Lastly, if a player completed one of their Beat cards, they can Level Up in preparation of the next episode.

Sequels and Anthologies

Once you’ve finished an episode of Blood on the Lens, you can continue the story with a Sequel or begin a new story with new characters. A campaign of Blood on the Lens consists of a string of related horror stories, an Anthology, examples of which are detailed in the Threats.

In an anthology, the stakes grow higher with each passing sequel. By the end, the very world is on a ticking clock, forfeit if the Threat isn’t halted.

Quick Preparation

You can improvise your way through the bulk of an episode of Blood on the Lens, but five minutes of preparation before the session can pay impressive dividends. In fact, the content included in this book should streamline your preparation into a handful of bullet points.

As you devise your session, think in terms of locations, not events. Since the players largely direct the action, you should frame each scene around where the players will likely go.

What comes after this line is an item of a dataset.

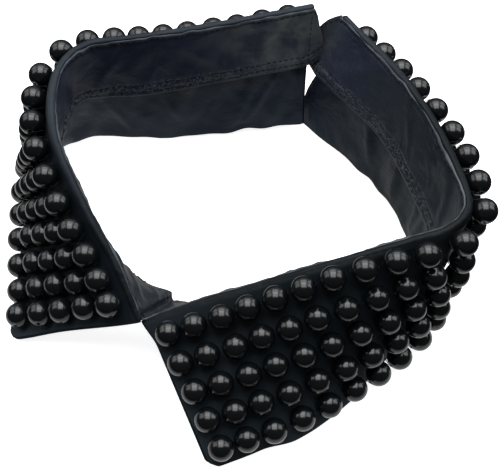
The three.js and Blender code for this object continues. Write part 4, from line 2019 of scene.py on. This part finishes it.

Look over the hooks, mysteries, and revelations of the Threat, and consider where these might take place. Grab a handful of Locations from your setting and write these down. This is your rough outline for the session.

Under each location, write four to six bullet points about what the players will find there. Which NPCs are around? Which clues are concealed there? Do you have any spooky moments in mind? Is the Threat likely to show up? For ease of navigation, you should underline or bold the important characters for reference later.

Once you have around five locations fleshed out, you’re ready! Players can bring the episode in unexpected directions, so a light itinerary gives them space to deliberate and improvise. You can shift clues and NPCs to new locations, shuffle big events around, and drop locations entirely. Whenever the players go somewhere unexpected, jot it down in your outline and record what happens there.

And that’s it! You’re ready to start playing Blood on the Lens!